Le cancer de la thyroïde est-il sur-diagnostiqué ? C'est la question que se pose ce jour Le Parisien, qui relate une étude inquiétante du Centre international de recherche sur le cancer (CIRC-IARC) publiée mi-août dans le New England Journal of Medicine. L'étude révèle en effet que 560 000 personnes de 12 pays développés ont fait l'objet d'un sur-diagnostic de cancer de la thyroïde durant ces vingt dernières années, dont 46 000 en France. La raison principale ? Les progrès réalisés en matière d'imagerie, d'abord, avec la multiplication des échographies de la thyroïde dans les années 80, puis des cytoponctions visant à déceler des anomalies toujours plus petites. Et de fait le nombre de petits nodules repérés grâce au dépistage systématique a augmenté. Et le problème du sur-diagnostic, c'est qu'il engendre des sur-traitements évidemment lourds : opération, traitement à l'iode radioactif puis hormones de synthèse à vie… Donc une qualité de vie amoindrie. Selon le Pr Martin Schlumberger, endocrinologue à Gustave-Roussy (Villejuif), interrogé dans les colonnes du quotidien, "sur les 10 000 cancers de la thyroïde diagnostiqués chaque année, seuls 4 000 méritent d'être traités tout de suite". Certains spécialistes internationaux tirent aussi la sonnette d'alarme. Selon eux, il faudrait sortir les carcinomes papillaires de la classification des "cancers" et proposer à la place un suivi régulier des patients.

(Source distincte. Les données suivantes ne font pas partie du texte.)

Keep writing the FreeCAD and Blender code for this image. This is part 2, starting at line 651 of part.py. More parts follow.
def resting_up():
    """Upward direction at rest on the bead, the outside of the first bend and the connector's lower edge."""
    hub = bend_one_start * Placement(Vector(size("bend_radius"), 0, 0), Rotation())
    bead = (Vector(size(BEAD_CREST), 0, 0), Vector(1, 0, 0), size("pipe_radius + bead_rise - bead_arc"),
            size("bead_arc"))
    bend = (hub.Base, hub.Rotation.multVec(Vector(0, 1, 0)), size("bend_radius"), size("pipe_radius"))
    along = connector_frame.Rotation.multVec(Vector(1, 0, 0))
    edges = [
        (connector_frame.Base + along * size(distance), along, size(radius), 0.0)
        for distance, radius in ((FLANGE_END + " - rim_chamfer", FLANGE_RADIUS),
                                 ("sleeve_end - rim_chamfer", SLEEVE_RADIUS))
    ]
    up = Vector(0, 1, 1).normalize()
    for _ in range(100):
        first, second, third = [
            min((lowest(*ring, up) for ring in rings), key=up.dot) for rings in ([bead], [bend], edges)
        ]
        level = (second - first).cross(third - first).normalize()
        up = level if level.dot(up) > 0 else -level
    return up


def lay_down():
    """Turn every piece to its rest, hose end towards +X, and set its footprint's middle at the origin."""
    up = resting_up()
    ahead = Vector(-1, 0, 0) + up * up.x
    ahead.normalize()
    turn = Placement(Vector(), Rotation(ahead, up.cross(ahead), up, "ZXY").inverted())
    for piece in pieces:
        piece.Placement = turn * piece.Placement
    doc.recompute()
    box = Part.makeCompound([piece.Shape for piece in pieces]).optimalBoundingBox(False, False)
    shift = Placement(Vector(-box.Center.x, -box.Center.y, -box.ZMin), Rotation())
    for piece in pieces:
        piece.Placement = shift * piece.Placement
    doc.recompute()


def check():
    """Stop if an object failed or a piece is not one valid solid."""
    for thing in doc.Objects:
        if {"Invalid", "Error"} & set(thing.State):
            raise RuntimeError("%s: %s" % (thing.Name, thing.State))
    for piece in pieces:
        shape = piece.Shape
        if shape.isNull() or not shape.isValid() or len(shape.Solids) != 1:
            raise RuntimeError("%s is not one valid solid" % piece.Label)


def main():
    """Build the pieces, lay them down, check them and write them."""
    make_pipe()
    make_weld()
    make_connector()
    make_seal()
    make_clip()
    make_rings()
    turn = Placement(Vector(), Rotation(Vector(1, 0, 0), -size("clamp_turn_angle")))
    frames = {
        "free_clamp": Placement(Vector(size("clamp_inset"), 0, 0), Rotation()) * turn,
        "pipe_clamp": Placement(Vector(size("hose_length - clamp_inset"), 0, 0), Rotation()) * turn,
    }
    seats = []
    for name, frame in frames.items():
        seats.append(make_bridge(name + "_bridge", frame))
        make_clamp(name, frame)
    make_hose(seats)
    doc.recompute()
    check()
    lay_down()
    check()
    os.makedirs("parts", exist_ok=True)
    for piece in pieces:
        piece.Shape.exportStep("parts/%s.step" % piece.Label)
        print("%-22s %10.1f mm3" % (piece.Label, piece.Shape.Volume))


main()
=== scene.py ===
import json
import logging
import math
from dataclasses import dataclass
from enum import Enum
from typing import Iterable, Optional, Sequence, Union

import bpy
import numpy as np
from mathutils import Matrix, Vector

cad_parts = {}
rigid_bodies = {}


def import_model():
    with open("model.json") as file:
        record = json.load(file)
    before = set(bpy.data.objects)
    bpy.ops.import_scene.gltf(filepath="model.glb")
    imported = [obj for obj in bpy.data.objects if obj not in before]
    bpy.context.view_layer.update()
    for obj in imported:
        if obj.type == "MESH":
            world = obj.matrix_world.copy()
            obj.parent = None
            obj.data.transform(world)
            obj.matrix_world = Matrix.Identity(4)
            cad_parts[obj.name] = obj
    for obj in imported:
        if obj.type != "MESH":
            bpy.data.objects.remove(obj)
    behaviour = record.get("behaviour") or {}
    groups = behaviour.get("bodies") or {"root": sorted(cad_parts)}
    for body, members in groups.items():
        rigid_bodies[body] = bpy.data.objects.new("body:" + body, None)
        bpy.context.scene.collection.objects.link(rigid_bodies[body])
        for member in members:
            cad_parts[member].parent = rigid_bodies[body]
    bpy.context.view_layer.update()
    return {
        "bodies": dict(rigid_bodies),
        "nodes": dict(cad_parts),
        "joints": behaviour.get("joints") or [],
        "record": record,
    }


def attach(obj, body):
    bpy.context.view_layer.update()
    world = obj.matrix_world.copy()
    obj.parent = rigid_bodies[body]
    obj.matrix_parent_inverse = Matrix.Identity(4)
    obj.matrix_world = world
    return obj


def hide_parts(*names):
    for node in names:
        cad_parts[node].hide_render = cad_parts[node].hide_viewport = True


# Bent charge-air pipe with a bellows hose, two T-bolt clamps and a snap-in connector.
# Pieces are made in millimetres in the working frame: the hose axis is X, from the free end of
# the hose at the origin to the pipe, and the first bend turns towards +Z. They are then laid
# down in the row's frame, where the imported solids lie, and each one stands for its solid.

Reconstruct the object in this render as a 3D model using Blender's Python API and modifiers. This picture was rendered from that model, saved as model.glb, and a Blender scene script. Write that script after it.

Vers une prise en charge personnalisée. Pour autant, le sur-diagnostic reste un problème complexe. Comme le souligne le cancérologue Alain Toledano au Parisien, si tous les petits cancers ne deviennent pas gros, "les gros ont tous, par définition, commencé petits". En outre, chaque patient réagit différemment : si certains pourraient être prêts à prendre le risque d'une surveillance pour échapper à des traitements sévères, d'autres en revanche, plus angoissés, préféreraient sans doute se débarrasser à tout prix de tout risque pour éviter de vivre avec une épée de Damoclès au-dessus de la tête. Ces questions de sur-diagnostic, auxquels n'échappent pas le cancer du sein ou de la prostate, interrogent cependant les pratiques médicales. Établir un risque, opérer ou pas, prescrire une chimiothérapie ou pas, attendre et surveiller… Et si demain, la médecine évoluait pour devenir plus personnalisée ? Selon Alain Toledano, l'enjeu c'est de "sélectionner". Une fois la tumeur diagnostiquée, il faut pouvoir mesurer le risque de rechute, un "risque personnel pour tel patient, avec sa tumeur aux caractéristiques particulières", précise-t-il. Afin de choisir, avec le patient, le traitement le plus adapté.